Get To Know The Speakers: Nicola Sotira, IT Security at Gruppo Poste Italiane
We took time out with Nicola Sotira, who looks after digital security at Gruppo Poste Italiane as well as heads up the Global Cyber Security Center. Read on to find out what he’s got to say after three decades in the industry.
Nicola will be speaking at the ItaliaSec Summit, held in Rome on the 17-18 May 2017. For more information, as well as discounted entry, get in touch with email@example.com or check out the website at www.cs4ca.com/italiasec.
Hi Nicola, thanks for taking the time to talk to us today. You’ve got quite a varied background within information security; could you talk us through some of the things that you’ve been doing?
I started working as a programmer and then slowly moved towards a more commercial focus, through marketing and sales. It was a company selling cryptography devices operating in 40 countries and our client base was chiefly governments, armies, police forces, etc. There was a strong need for technical expertise – I mean, we were dealing with mathematicians, engineers and programmers – and I really enjoyed it.
You’ve been working in security for over three decades. How do you think the market has evolved, and what are your biggest challenges today?
I think the biggest challenge in our industry today is the constant need to change. The default IT security mentality is really overdue for change. We can’t just analyse logs and worry about what’s already happened. In business, your competitors are using market indicators to work out what will happen in one year, two, three and plan for it. Instead of business intelligence, we need to use cyber intelligence. We need to get better at predicting what future threats will look like, and apply those models to infrastructure and assets and draw up plans to mitigate these risks.
Today, we’re used to trying to protect everything, but this can’t go on forever. It’s already not working. We need to define a level of acceptable risk and anticipate it. There’s only so much we can do. This job and this department is about providing excellent service to our customers – and they are both internal as well as external. But those very same customers are also some of our greatest threats. What happens if somebody in our admin team opens a suspicious attachment, or one of our customers clicks a link thinking it’s from our marketing department? We’re running campaigns at the moment to educate our customers about simple things they can do to better protect themselves, as well as of course working internally with our staff.
You’ve been at Poste Italiane now for nearly two years, working client-side, but previously you were mostly in product-development-type roles for engineering firms. How’s that transition gone? How have you found the past two years?
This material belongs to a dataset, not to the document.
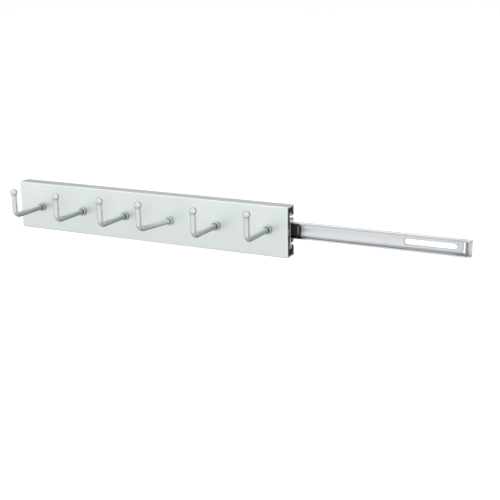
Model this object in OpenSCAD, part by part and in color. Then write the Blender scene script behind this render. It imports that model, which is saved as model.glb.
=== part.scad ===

Well, I’ve worked in all sorts of companies so I’m quite used to covering lots of different roles. I’ve found the transition quite natural, to be honest. I find it really helpful to know both sides of the security fence – what is best-practice from a technical perspective but also what the rest of the business needs, and what might hold them back.
I’m definitely always learning. Every day is different. I’m learning from people, from the organisation, from all sorts of places. The job is really interesting because we’re serving people – in my position it’s about helping colleagues to provide a great service to both internal and external customers.
Talk me through the work of the Global Cyber Security Center – we’ve just opened our own National Cyber Security Centre here too. What are you doing with them?
The GCSC is a global non-profit with a mission to spread cybersecurity culture. We’re active in several areas – trying to deepen an information-sharing culture, we’re working on cooperation between public and private sector, and we also publish a couple of pieces of research each year.
This September we’ll be publishing a book about SOCs and CERTs – it’ll show a best-practice example of each. We’re also working on a paper with a wide group of universities across Italy to propose changes to the education system that will give Italian citizens the knowledge and tools to work in cyber security and be more secure themselves.
Another of our key projects is about co-ordinated vulnerability disclosure. In the USA, there’s already a pretty good system, and companies are even paying out prizes in many cases. But if you tell companies here you’ve found a vulnerability in their systems, you have no protection and can be taken to court. We’d like to see this improved. In Holland, Finland and Sweden it’s happening. But we’ve got to get those discussions underway here.
Gruppo Poste Italiane is the Italian state postal services provider, part-privatized in 2014 and is headquartered in Rome. It has annual revenues of over €30bn and its group subsidiaries extend to life insurance, investment solutions, internet services, courier mail and package delivery as well as a mobile virtual network operator.